Fin 2022, le nombre de déplacés s'approchait de 108,5 millions, près de 20 millions supplémentaires par rapport à fin 2021, la plus importante augmentation sur un an. Depuis, près de deux millions de personnes ont fui leur habitation au Soudan, dont 450'000 vers les pays voisins.
Un chiffre qui devrait atteindre "500'000 dans les prochains jours", a déploré devant la presse le haut commissaire Filippo Grandi, qui redoute des trafics de réfugiés vers d'autres Etats. "C'est une urgence très importante" qui n'est pas suffisamment relayée depuis que les Occidentaux ont été évacués de ce pays, insiste-t-il. Et de regretter le manque d'assistance internationale par rapport à la situation en Ukraine.

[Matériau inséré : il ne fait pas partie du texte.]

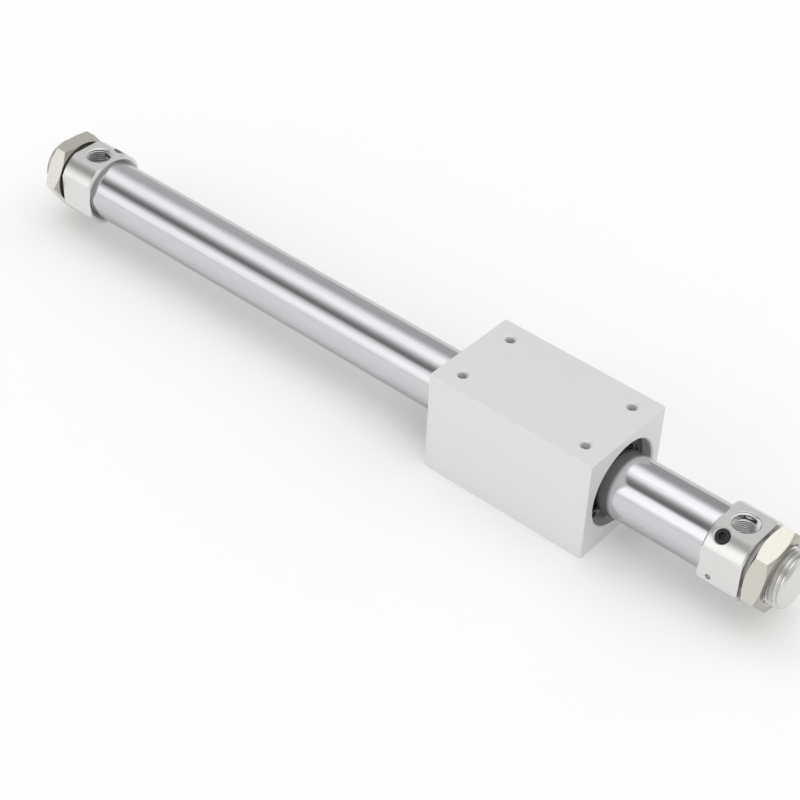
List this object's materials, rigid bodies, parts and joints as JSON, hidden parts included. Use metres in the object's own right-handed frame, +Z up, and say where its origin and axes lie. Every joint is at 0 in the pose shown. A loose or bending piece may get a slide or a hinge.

Plus largement, "certaines personnes sont beaucoup trop rapides pour aller vers un conflit et bien trop lentes pour trouver des solutions", estime-t-il. Il dénonce des refoulements ou une criminalisation des migrants et des réfugiés et en appelle aux dirigeants pour convaincre leurs populations de l'importance d'assister ceux qui en ont besoin.
Et de dénoncer une "dévastation" pour les millions de civils contraints de fuir et "une mise en accusation de la situation actuelle dans le monde", en permanence confronté à des urgences. Jamais le HCR n'avait autant décrété de situations inhabituelles que l'année dernière, plusieurs dizaines.
Missions dangereuses en Ukraine
Parmi le total de décembre dernier, 35,3 millions de personnes étaient réfugiées et près de 63 millions déplacées internes. La guerre en Ukraine est la première responsable, avec un nombre de réfugiés passant de 27'300 fin 2021 à près de 5,8 millions. Après la destruction du barrage de Nova Kakhovka la semaine dernière, Filippo Grandi n'a pas d'indication sur des réfugiés additionnels, mais on compte des "milliers de déplacés".
"La majorité des personnes ne veulent pas quitter leurs maisons" et la difficulté est de les aider face à une "situation dramatique". Filippo Grandi n'a jamais dû autoriser autant de missions d'urgence qu'en une semaine, tant ces personnes sont proches de la ligne de front et exposées à des menaces.
Plus largement, les pays pauvres ou à revenus intermédiaires, et non les Etats riches, continuent d'accueillir le plus grand nombre de déplacés. Filippo Grandi cible certains responsables politiques qui affirment le contraire. Plus d'un réfugié sur cinq se trouve dans l'un des pays les plus pauvres et sept sur dix ne vont pas plus loin qu'un pays voisin.
Les financements de l'assistance requise pour ces personnes sont restés largement inférieurs aux besoins, de même que l'enveloppe du HCR lui-même qui n'a reçu pour le moment qu'un tiers de son budget. "Il faut bien davantage de soutien international et de partage équitable de responsabilités", ajoute Filippo Grandi, qui exclut toute aide financière massive du secteur privé pour l'agence onusienne. "Bien davantage doit être fait pour mettre un terme aux conflits", insiste-t-il encore.
Contre l'"externalisation" vers des Etats tiers
Il salue les "étapes supplémentaires" décidées la semaine dernière par les pays européens, dont la Suisse, vers un nouveau pacte pour l'asile et la migration. "Nous n'y sommes pas encore", mais "c'était un signal positif", même si des problèmes subsistent, et "relativement équitable" pour les personnes déplacées elles-mêmes, affirme le haut commissaire.
Il appelle à nouveau les Etats européens à dialoguer avec tous les pays de transit en Afrique, pas seulement à discuter sur le contrôle des frontières dans les pays voisins du continent européen. Ceux qui veulent demander l'asile dans un pays européen doivent pouvoir le faire, "sans être mis en prison", d'autant plus que ces Etats ont besoin de main-d'oeuvre, selon lui.
Il est contre toute "externalisation" de requêtes à des pays tiers, comme la Grande-Bretagne l'a fait par exemple avec le Rwanda. En revanche, il salue plusieurs initiatives américaines pour faciliter l'accès de réfugiés au territoire américain, dont des applications.
L'année dernière, près de 340'000 réfugiés ont aussi pu rentrer chez eux, dans plusieurs dizaines de pays. Même si le nombre a diminué en un an, des retours significatifs ont été observés au Soudan du Sud, en Syrie ou encore au Cameroun. Près de 5,8 millions de déplacés internes ont également retrouvé leur habitation, notamment en Ethiopie, en Birmanie ou en Syrie.
De nombreux acteurs doivent se retrouver en décembre prochain à Genève, pour le second Forum mondial sur les réfugiés. Ils doivent offrir des solutions pour assister ces personnes dans les différents pays.